-- start --
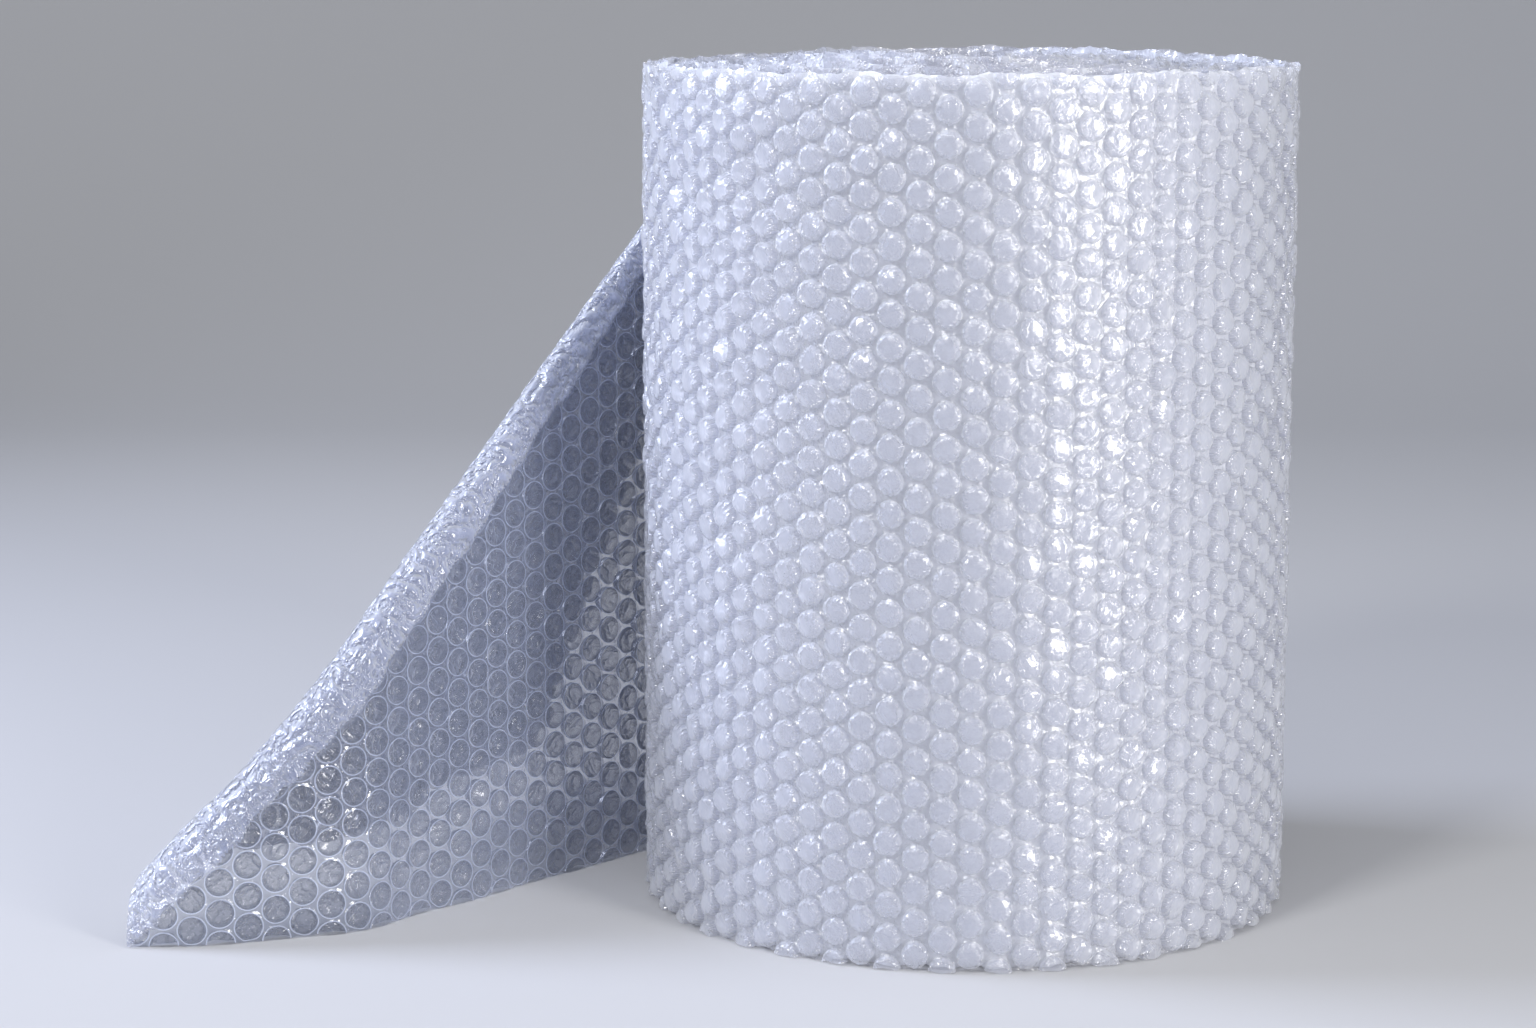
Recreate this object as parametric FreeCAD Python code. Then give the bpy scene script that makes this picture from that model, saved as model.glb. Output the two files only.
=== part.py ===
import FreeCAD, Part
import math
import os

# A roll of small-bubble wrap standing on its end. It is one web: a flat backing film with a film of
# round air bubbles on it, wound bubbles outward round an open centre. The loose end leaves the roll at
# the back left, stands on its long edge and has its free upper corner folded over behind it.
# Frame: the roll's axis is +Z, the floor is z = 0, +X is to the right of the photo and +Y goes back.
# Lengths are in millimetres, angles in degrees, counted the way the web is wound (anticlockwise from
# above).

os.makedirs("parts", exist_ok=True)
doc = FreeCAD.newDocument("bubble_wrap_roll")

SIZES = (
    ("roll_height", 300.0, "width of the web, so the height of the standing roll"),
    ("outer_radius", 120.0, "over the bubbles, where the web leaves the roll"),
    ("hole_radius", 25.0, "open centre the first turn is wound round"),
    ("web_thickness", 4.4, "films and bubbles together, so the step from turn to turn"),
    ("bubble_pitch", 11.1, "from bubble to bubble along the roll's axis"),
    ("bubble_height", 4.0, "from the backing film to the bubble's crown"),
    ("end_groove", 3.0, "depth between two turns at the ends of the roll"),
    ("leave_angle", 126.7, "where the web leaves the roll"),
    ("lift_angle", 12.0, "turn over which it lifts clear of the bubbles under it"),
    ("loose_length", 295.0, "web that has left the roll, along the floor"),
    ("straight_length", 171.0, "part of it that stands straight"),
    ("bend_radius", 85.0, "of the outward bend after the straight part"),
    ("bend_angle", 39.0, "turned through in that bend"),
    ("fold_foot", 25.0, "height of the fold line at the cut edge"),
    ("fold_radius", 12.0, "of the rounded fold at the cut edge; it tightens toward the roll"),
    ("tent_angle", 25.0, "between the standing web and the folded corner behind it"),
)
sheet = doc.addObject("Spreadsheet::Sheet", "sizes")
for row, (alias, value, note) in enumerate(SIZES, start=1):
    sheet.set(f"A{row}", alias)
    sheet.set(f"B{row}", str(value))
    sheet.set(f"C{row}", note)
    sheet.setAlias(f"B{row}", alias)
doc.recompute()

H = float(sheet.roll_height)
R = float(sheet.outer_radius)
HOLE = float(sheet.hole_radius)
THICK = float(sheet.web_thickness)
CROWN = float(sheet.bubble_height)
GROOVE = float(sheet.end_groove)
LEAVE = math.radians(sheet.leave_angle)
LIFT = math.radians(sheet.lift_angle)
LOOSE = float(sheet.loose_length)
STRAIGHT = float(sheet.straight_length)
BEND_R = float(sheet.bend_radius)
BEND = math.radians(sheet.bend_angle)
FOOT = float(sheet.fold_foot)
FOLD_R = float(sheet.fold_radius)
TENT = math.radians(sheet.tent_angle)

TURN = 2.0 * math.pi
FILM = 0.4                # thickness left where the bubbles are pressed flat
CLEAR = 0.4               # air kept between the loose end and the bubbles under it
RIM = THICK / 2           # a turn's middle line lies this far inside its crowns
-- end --
→ EXERCISE
Please repeat the material above, word for word and in full.

→ RESULT BELOW
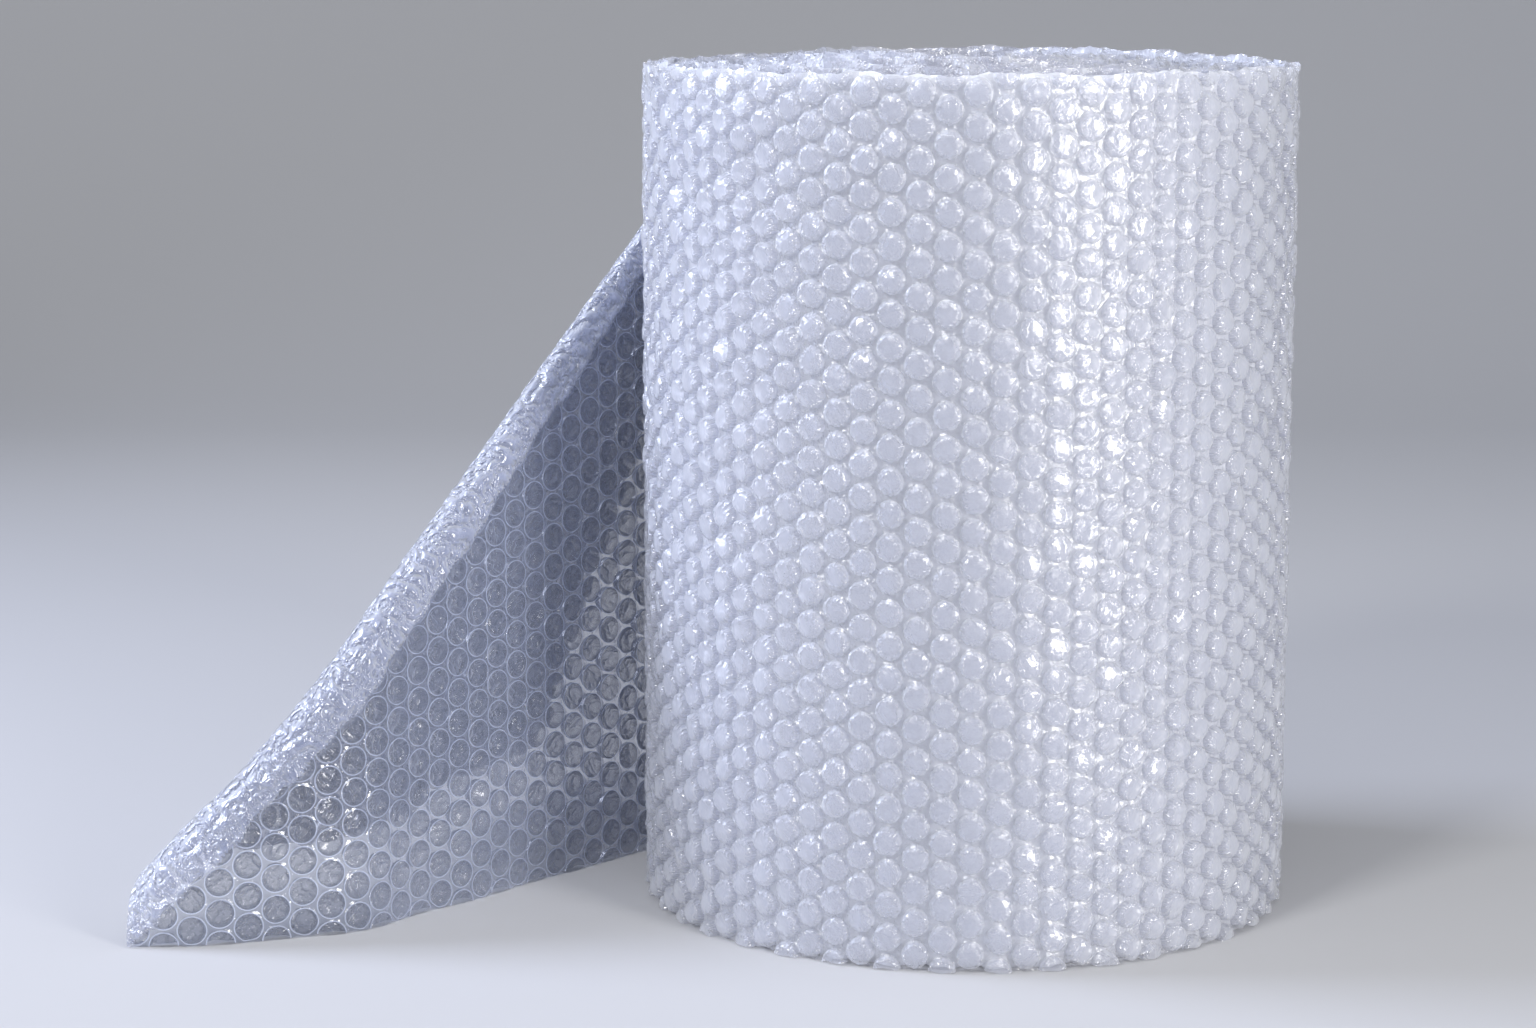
Recreate this object as parametric FreeCAD Python code. Then give the bpy scene script that makes this picture from that model, saved as model.glb. Output the two files only.
=== part.py ===
import FreeCAD, Part
import math
import os

# A roll of small-bubble wrap standing on its end. It is one web: a flat backing film with a film of
# round air bubbles on it, wound bubbles outward round an open centre. The loose end leaves the roll at
# the back left, stands on its long edge and has its free upper corner folded over behind it.
# Frame: the roll's axis is +Z, the floor is z = 0, +X is to the right of the photo and +Y goes back.
# Lengths are in millimetres, angles in degrees, counted the way the web is wound (anticlockwise from
# above).

os.makedirs("parts", exist_ok=True)
doc = FreeCAD.newDocument("bubble_wrap_roll")

SIZES = (
    ("roll_height", 300.0, "width of the web, so the height of the standing roll"),
    ("outer_radius", 120.0, "over the bubbles, where the web leaves the roll"),
    ("hole_radius", 25.0, "open centre the first turn is wound round"),
    ("web_thickness", 4.4, "films and bubbles together, so the step from turn to turn"),
    ("bubble_pitch", 11.1, "from bubble to bubble along the roll's axis"),
    ("bubble_height", 4.0, "from the backing film to the bubble's crown"),
    ("end_groove", 3.0, "depth between two turns at the ends of the roll"),
    ("leave_angle", 126.7, "where the web leaves the roll"),
    ("lift_angle", 12.0, "turn over which it lifts clear of the bubbles under it"),
    ("loose_length", 295.0, "web that has left the roll, along the floor"),
    ("straight_length", 171.0, "part of it that stands straight"),
    ("bend_radius", 85.0, "of the outward bend after the straight part"),
    ("bend_angle", 39.0, "turned through in that bend"),
    ("fold_foot", 25.0, "height of the fold line at the cut edge"),
    ("fold_radius", 12.0, "of the rounded fold at the cut edge; it tightens toward the roll"),
    ("tent_angle", 25.0, "between the standing web and the folded corner behind it"),
)
sheet = doc.addObject("Spreadsheet::Sheet", "sizes")
for row, (alias, value, note) in enumerate(SIZES, start=1):
    sheet.set(f"A{row}", alias)
    sheet.set(f"B{row}", str(value))
    sheet.set(f"C{row}", note)
    sheet.setAlias(f"B{row}", alias)
doc.recompute()

H = float(sheet.roll_height)
R = float(sheet.outer_radius)
HOLE = float(sheet.hole_radius)
THICK = float(sheet.web_thickness)
CROWN = float(sheet.bubble_height)
GROOVE = float(sheet.end_groove)
LEAVE = math.radians(sheet.leave_angle)
LIFT = math.radians(sheet.lift_angle)
LOOSE = float(sheet.loose_length)
STRAIGHT = float(sheet.straight_length)
BEND_R = float(sheet.bend_radius)
BEND = math.radians(sheet.bend_angle)
FOOT = float(sheet.fold_foot)
FOLD_R = float(sheet.fold_radius)
TENT = math.radians(sheet.tent_angle)

TURN = 2.0 * math.pi
FILM = 0.4                # thickness left where the bubbles are pressed flat
CLEAR = 0.4               # air kept between the loose end and the bubbles under it
RIM = THICK / 2           # a turn's middle line lies this far inside its crowns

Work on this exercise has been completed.